2. Custom ItemProcessor
public class CustomItemProcessor implements ItemProcessor<String, String> {
@Override
public String process(String item) throws Exception {
// Custom processing logic
return "Processed: " + item;
}
}
Java Batch Processing
Java Batch Processing, introduced as part of the Java EE 7 specification, provides a standardized approach to batch processing in Java. It is designed to be portable across Java EE-compliant application servers. Key features of Java Batch Processing include:
- Job Specification Language (JSL): Java Batch Processing uses a standardized XML-based language (JSL) for defining batch jobs. This promotes consistency and ease of understanding across different implementations.
- Partitioning: Java Batch Processing supports partitioning, allowing the parallel processing of data across multiple threads or even on separate machines.
- Lifecycle Management: It provides hooks for managing the lifecycle of batch jobs, allowing for initialization, execution, and cleanup tasks.
- Retry and Skip Logic: Java Batch Processing includes mechanisms for handling errors, supporting retry and skip logic to manage failures gracefully.
- Integration with Java EE: Being part of the Java EE specification, Java Batch Processing integrates well with other Java EE components.
Example code
- Batch Job XML Configuration
<job id="myJob" xmlns="<http://xmlns.jcp.org/xml/ns/javaee>">
<step id="myStep">
<chunk item-count="2">
<reader ref="myItemReader"/>
<processor ref="myItemProcessor"/>
<writer ref="myItemWriter"/>
</chunk>
</step>
</job>
In Java Batch Processing, jobs are often configured using XML. Here, we define a job with a step that includes a chunk-oriented processing approach.
2. Custom ItemProcessor Implementation:
public class CustomItemProcessor implements ItemProcessor<String, String> {
@Override
public String processItem(String item) {
// Custom processing logic
return "Processed: " + item;
}
}
Choosing the Right Framework
The choice between Spring Batch and Java Batch Processing depends on various factors, including the project requirements, development team expertise, and integration needs. Here are some considerations:
- Development Paradigm: Spring Batch follows a more convention-over-configuration paradigm, providing a higher level of abstraction and ease of use. Java Batch Processing, on the other hand, may appeal to developers who prefer a more standardized approach with XML configurations.

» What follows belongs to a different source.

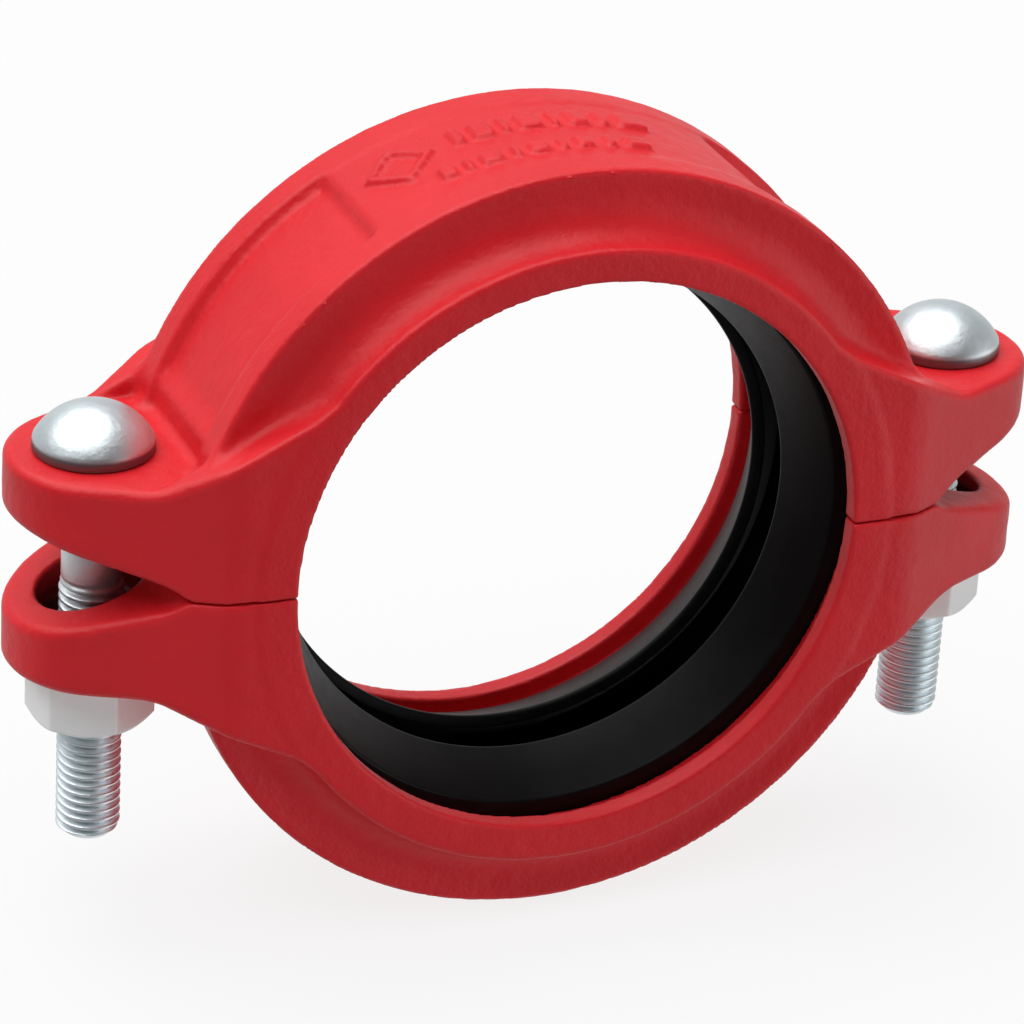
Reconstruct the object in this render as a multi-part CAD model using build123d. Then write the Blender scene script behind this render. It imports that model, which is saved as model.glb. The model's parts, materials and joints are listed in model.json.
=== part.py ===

- Ecosystem Integration: If your project heavily relies on the Spring ecosystem, using Spring Batch might offer better integration and synergy with other Spring modules.
- Portability: Java Batch Processing, being a part of the Java EE specification, offers portability across different Java EE-compliant application servers. If portability is a critical requirement, Java Batch Processing might be a preferred choice.
- Complexity and Customization: Spring Batch provides a more flexible and extensible programming model, making it suitable for complex batch processing scenarios. If your project requires a high degree of customization, Spring Batch may be the better fit.
Conclusion
Both Spring Batch and Java Batch Processing are robust frameworks for implementing batch processing in Java applications. The choice between them depends on the specific requirements and preferences of the development team. Spring Batch offers a more flexible and integrated approach, while Java Batch Processing provides a standardized and portable solution. Ultimately, the suitability of each framework will be determined by the unique needs of the project at hand.